The problem is not that gentlemanly responses are unbecoming; rather, it is that political vendetta cannot be parried by the academic articulation of facts. After all, the offender is rarely uneducated in data analysis, but has a vested interest in misrepresenting it, often through outright lies.
Take, for example, Ashoka Mody’s article rebutting the data of India’s poverty being reduced at almost three times the rate at which the last decline happened. Apparently, that is not a matter to be discussed over numbers, a matter he most delicately defines with “the numbers stink.” Instead, the Indian government’s calculation of 2023 GDP using global standards is somehow tied to the 2011 Census to specify through tonality, not data, that both are inaccurate. After all, if a similar approach is used to tie a few less disparate facts together such as the matter of Project Syndicate publishing Mody’s paper also continuously publishing the Soros father-son duo periodically, one may see why the vehement denial of India’s all too visible economic growth must be so disingenuously misrepresented.
The publication offers a global far-Left platform to India’s political Opposition, by publishing Shashi Tharoor instead of any of India’s actually significant politicians, alongside fearmongering articles en masse by openly Indiaphobic commentators whose storied legacies are built on decrying the nation. An arm of the Open Society’s many tentacles can hardly be expected to be objective in its analysis. Nonetheless, the malice brought forth in this particular piece by Ashoka Mody makes the rapid eradication of poverty in India seem like a personal blow to its author.
“In analyzing the recently released consumption-expenditure data, Bhalla and Bhasin seem to have converted the $1.90 threshold into rupees at the IMF-reported PPP rate of 22.9 rupees per dollar. Consequently, their analysis categorizes people as poor only if they cannot spend 45 rupees a day,” he writes. This is an easily spotted inaccuracy in data representation since the methodology of using the World Bank’s $1.90 poverty line of per capita per month consumption of Rs 1454 in rural areas and Rs 1750 in urban areas instead of the IMF-reported PPP method has already been published by Surjit Bhalla and Karan Bhasin. Yet, for those who seek validation in an anti-India story and come without a harder look at facts that may belie their beliefs, this article provides a masterclass in misrepresentation.

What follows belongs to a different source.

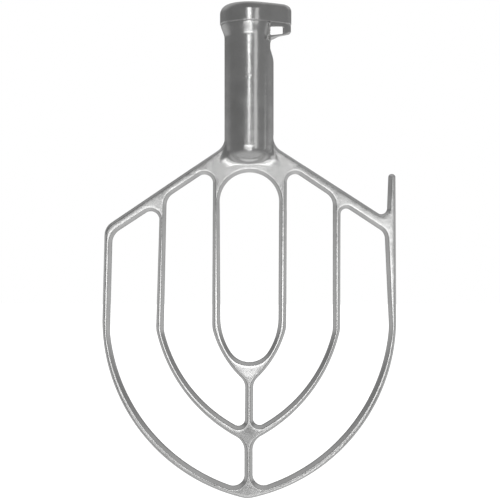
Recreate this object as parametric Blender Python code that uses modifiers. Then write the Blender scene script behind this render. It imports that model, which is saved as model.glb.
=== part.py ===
"""Flat beater paddle for a planetary mixer, cast in one piece from aluminium.

The paddle stands upright. +Z runs up the shank to the socket, the broad face looks along -Y, and
the scraper finger is on +X. The origin is on the shank's axis at the mouth of the socket, so the
whole paddle hangs below z = 0. Left is -X and right is +X, as seen from the front.

The casting is made whole: a drafted frame plate with five windows, a turned shank and the ear of
the bayonet, with the bore and the pin's slot cut out. Then it is sawn into its named sections.
"""

import math

import bmesh
import bpy
from mathutils import Matrix, Vector
from mathutils.bvhtree import BVHTree

MM = 0.001

# Frame plate
HALF_DEPTH = 7.0  # from the parting plane y = 0 to the front or the back
FLANK_RUN = 2.2  # how far the drafted flanks lean in over that depth
CHORD_ERROR = 0.06  # how far an arc's chords may cut inside it

# Radii of the long bows, named after the bar that they bound and the side of it
RIM_OUTER = 134.8
RIM_INNER = 133.0
MIDDLE_OUTER = 118.8
MIDDLE_INNER = 106.7
LOOP_OUTER = 77.1
LOOP_INNER = 48.0

# Shank
TUBE_RADIUS = 18.1
COLLAR_RADIUS = 21.4
COLLAR_ROUND = 5.5
COLLAR_HEIGHT = 14.4
COLLAR_STEP = 0.3
NECK_RADIUS, NECK_MIDDLE = 20.3, 19.0  # the neck's radius, this far below the mouth
NECK_END = 25.0  # the neck has narrowed to the tube here
BOSS_ROUND = 13.5
BOSS_BOTTOM = 117.0
BORE_RADIUS = 12.0
BORE_DEPTH = 85.0
TURNED_STEPS = 56

# Bayonet
EAR_TIP_RADIUS = 11.0
EAR_REACH = 31.2
EAR_ROUND = 3.2
EAR_BLANK_HEIGHT = 29.0  # before the underside is cut to the ramp
RAMP_ANGLE = math.radians(10.4)  # the pin's track rises towards the back
UNDERSIDE_LEVEL = 22.0  # where the ramp's underside crosses the parting plane
TRACK_TOP, TRACK_FLOOR = 15.3, 20.8  # the pin's track, at the parting plane
RELIEF_FLAT = 16.0  # from the axis to the shank's flat under the ear, where the track starts
TRACK_OUTER = 25.1
WALL_SLOT_FRONT, WALL_SLOT_BACK = 4.5, 12.0  # the pin's way through the shank's wall, off y = 0
RELIEF_START, RELIEF_END = 30.0, 33.0  # the flat's last stretch, below the ramped underside
RELIEF_RUNOUT = 40.5  # where the flat has sloped out of the tube's side
SWEEP_TOP, SWEEP_FLOOR = 12.9, 18.7  # the slot that leads round from the back
SWEEP_ANGLES = (20, 58, 96)  # that slot's ends and middle, in degrees round from +X
ENTRY_WIDTH = 7.2

SAW = 0.3  # the gap between neighbouring sections
SAW_REACH = 20.0
SHANK_CUTS = (41.5, 95.5)  # below the mouth
EAR_CUT = 20.5  # the plane that parts the ear from the collar, off the axis
DEEP = 60.0  # longer than any depth that a cutter has to pass

# Each corner of an outline is (x, z, round, bow): its sharp place, the radius that rounds it, and
# the radius of the bow that leads on to the next corner, positive where it bulges to the left of
# the way round and 0 where the side is straight. Outlines run clockwise.
SILHOUETTE = (
    (-17.9, -88.0, 0, 0),
    (17.9, -88.0, 0, 0),
    (17.9, -103.2, 12.0, 0),
    (101.5, -157.2, 4.3, 0),
    (102.8, -124.1, 2.6, 0),
    (108.0, -124.1, 2.6, 0),
    (108.6, -232.0, 0, RIM_OUTER),
    (-1.3, -363.7, 16.0, RIM_OUTER),
    (-108.2, -232.0, 0, 0),
    (-106.5, -163.3, 11.7, 0),
    (-17.9, -103.4, 12.0, 0),
)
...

This false data is the point on which the title of the article hinges – it states that the calculation is akin to wishing away poverty. Instead, his miscalculation wishes away the multidimensional upliftment of millions of Indians who now have access to electricity, running tap water, gas cylinders, a public distribution system without leakage and direct cash transfers from a welfarist government focusing on digital infrastructure to bypass once-entrenched corruption.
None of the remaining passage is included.